Sarah Palin, who will run for president the next time she gets a chance, made a few false starts on Twitter before she came up with a minimally coherent case against the centre, which would be called Park51. “Ground Zero Mosque supporters: doesn’t it stab you in the heart, as it does ours throughout the heartland? Peaceful Muslims, pls refudiate,” she wrote, and then “Peaceful New Yorkers, pls refute the Ground Zero mosque plan if you believe catastrophic pain caused @ Twin Towers site is too raw, too real.”

However high Palin set the bar with those sorties, other opponents of the project have not managed to live up to her standards. Newt Gingrich, who may run for president the next time he gets a chance, had this to say: “Nazis don’t have the right to put up a sign next to the Holocaust Museum in Washington. We would never accept the Japanese putting up a site next to Pearl Harbor.”

Criticizing the chain of logic that brought Gingrich to that comment would just give logic a bad name. Sept. 11 was like the Holocaust? All Muslims are like the 9/11 murderers? Really?

New York City Mayor Michael Bloomberg stepped up with a plainspoken defence of Muslim New Yorkers’ right to do what New Yorkers of any faith can do. “Should government attempt to deny private citizens the right to build a house of worship on private property based on their particular religion? That may happen in other countries, but we should never allow it to happen here.”

Barack Obama did the same, nearly two weeks later. Then he stomped on his message the next day, claiming that defending the right to a mosque did not mean endorsing the mosque. He might as well have saved his breath: within days Rick Scott, a Republican candidate for governor of Florida, was running ads calling the project “Obama’s Mosque.” Because he prays there. Because he’s Muslim.

Because he hates America. Get it?

Anyway, there’s not much point debating the details of the Park51 proposal. Part of the complex would be called “Cordoba House.” Is the reference to Cordoba a bloodthirsty vow to take Spain back from the Christian crusaders? Or an evocation of a golden era of relative concord among Muslims, Christians and Jews that lasted for centuries? The latter, I say. But I doubt I’ll change Newt Gingrich’s mind.

What’s worth saying is that the project stirs deep fears, including among people who are hard to write off as bigots. People have questions about the project, and simple answers aren’t always persuasive. (Why now? “Now” is nearly a decade after 9/11; just because the Lower Manhattan Development Corporation can’t get on with the rest of its life doesn’t mean the rest of the neighbourhood shouldn’t. Why there? Because these people live there. Not persuaded? Oh well. I tried.)

Deep fear that resists easy answers is, of course, catnip for politicians. People like to hear they’re right to worry. There will always be politicians willing to tell them that. But if any of them feel like showing a little responsibility, they should spare some thoughts about consequences.
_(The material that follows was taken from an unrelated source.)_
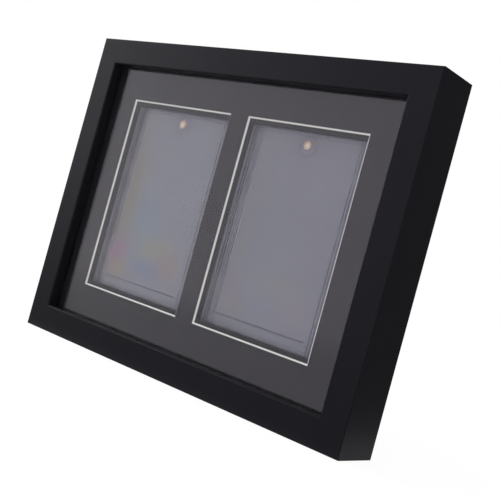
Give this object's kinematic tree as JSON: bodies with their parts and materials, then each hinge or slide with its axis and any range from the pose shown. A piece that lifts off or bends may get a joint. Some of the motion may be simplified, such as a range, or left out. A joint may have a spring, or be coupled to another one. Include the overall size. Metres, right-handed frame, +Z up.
{
  "type": "trading card display case",
  "caption": "Shallow mitred shadow-box frame with glazing, a black mat with bevelled windows and clear magnetic card holders behind them, closed by a back panel.",
  "frame": {"origin": "middle of the underside of the bounding box", "axes": "+X to the right as seen from the front, +Y to the back, +Z up"},
  "size_m": [0.252, 0.0337, 0.192],
  "materials": {
    "frame_lacquer": "satin black lacquer on a wood-fibre moulding",
    "nail_steel": "bright spring-steel strip",
    "clear_glazing": "clear polished sheet",
    "mat_paper": "fine matt black face paper",
    "mat_core": "matt off-white board core, cut at 45 degrees",
    "foam_board": "matt black foam board",
    "tray_foam": "closed-cell black foam, die cut",
    "clear_holder": "clear moulded acrylic, polished",
    "magnet_plating": "satin gold-coloured plating",
    "backing_card": "matt black backing board",
    "panel_board": "fibre board with a black face",
    "zinc_steel": "bright zinc-plated steel",
    "brassed_steel": "brassed pressed steel"
  },
  "bodies": {
    "case": {"top_rail": "frame_lacquer", "bottom_rail": "frame_lacquer", "left_rail": "frame_lacquer", "right_rail": "frame_lacquer", "corner_v_nails": "nail_steel", "glazing": "clear_glazing", "mat_facing": "mat_paper", "mat_core": "mat_core", "window_spacer": "foam_board", "holder_tray": "tray_foam", "left_holder_base": "clear_holder", "right_holder_base": "clear_holder", "left_holder_lid": "clear_holder", "right_holder_lid": "clear_holder", "left_base_magnet": "magnet_plating", "right_base_magnet": "magnet_plating", "left_lid_magnet": "magnet_plating", "right_lid_magnet": "magnet_plating", "backing_pad": "backing_card", "back_panel": "panel_board", "turn_button_screws": "zinc_steel", "top_hanger_strap": "brassed_steel", "side_hanger_strap": "brassed_steel", "hanger_rivets": "brassed_steel"},
    "top_left_turn_button": {"top_left_turn_button": "zinc_steel"},
    "top_right_turn_button": {"top_right_turn_button": "zinc_steel"},
    "bottom_left_turn_button": {"bottom_left_turn_button": "zinc_steel"},
    "bottom_right_turn_button": {"bottom_right_turn_button": "zinc_steel"},
    "left_turn_button": {"left_turn_button": "zinc_steel"},
    "right_turn_button": {"right_turn_button": "zinc_steel"},
    "top_hanging_ring": {"top_hanging_ring": "zinc_steel"},
    "side_hanging_ring": {"side_hanging_ring": "zinc_steel"}
  },
  "joints": [
    {"name": "top_left_turn_button_pivot", "type": "hinge", "parent": "case", "child": "top_left_turn_button", "pos_m": [-0.07, 0.0138, 0.1864], "axis": [0, 1, 0], "range_deg": [-90, 90]},
    {"name": "top_right_turn_button_pivot", "type": "hinge", "parent": "case", "child": "top_right_turn_button", "pos_m": [0.07, 0.0138, 0.1864], "axis": [0, 1, 0], "range_deg": [-90, 90]},
    {"name": "bottom_left_turn_button_pivot", "type": "hinge", "parent": "case", "child": "bottom_left_turn_button", "pos_m": [-0.07, 0.0138, 0.0056], "axis": [0, 1, 0], "range_deg": [-90, 90]},
    {"name": "bottom_right_turn_button_pivot", "type": "hinge", "parent": "case", "child": "bottom_right_turn_button", "pos_m": [0.07, 0.0138, 0.0056], "axis": [0, 1, 0], "range_deg": [-90, 90]},
    {"name": "left_turn_button_pivot", "type": "hinge", "parent": "case", "child": "left_turn_button", "pos_m": [-0.1204, 0.0138, 0.096], "axis": [0, 1, 0], "range_deg": [-90, 90]},
    {"name": "right_turn_button_pivot", "type": "hinge", "parent": "case", "child": "right_turn_button", "pos_m": [0.1204, 0.0138, 0.096], "axis": [0, 1, 0], "range_deg": [-90, 90]},
    {"name": "top_ring_swing", "type": "hinge", "parent": "case", "child": "top_hanging_ring", "pos_m": [0, 0.015, 0.17], "axis": [1, 0, 0], "range_deg": [0, 180]},
    {"name": "side_ring_swing", "type": "hinge", "parent": "case", "child": "side_hanging_ring", "pos_m": [0.088, 0.015, 0.096], "axis": [0, 0, -1], "range_deg": [0, 180]}
  ]
}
That mosque is going to get built. The others that dot Manhattan and the rest of America are not going away. The people in them will continue to meet and worship. There may be some among them who wish their neighbours harm, but most don’t. No good can come from blanket assertions that the whole lot of them are a threat to the community.

As for Muslims, so for others. The Harper government had a genuine problem thrown in its lap when the MV Sun Sea landed on the B.C. coast earlier this week with 490 Tamil passengers. Their claims to refugee status can’t be taken at face value. They will have to be investigated. And queue-jumping shouldn’t be rewarded. Throughout the drama, the Harper government has made an effort to be responsible. This reflects, in part, the difference between the burden of government and the fabulous gravity-free romp that is Republicanism in the Obama era.

But the Harper government’s fondness for looking tough persists. Here too, they’d do well to consider consequences. There are already a quarter of a million Tamils in Canada. The situation for Tamils in Sri Lanka is so hellish that Harper’s own government accepts 85 per cent of proper Tamil refugee claimants. A few addled editorialists may have the right to pretend all Tamils are terrorists. The Harper government doesn’t. Once the crisis of the moment passes, we will all still need to get along.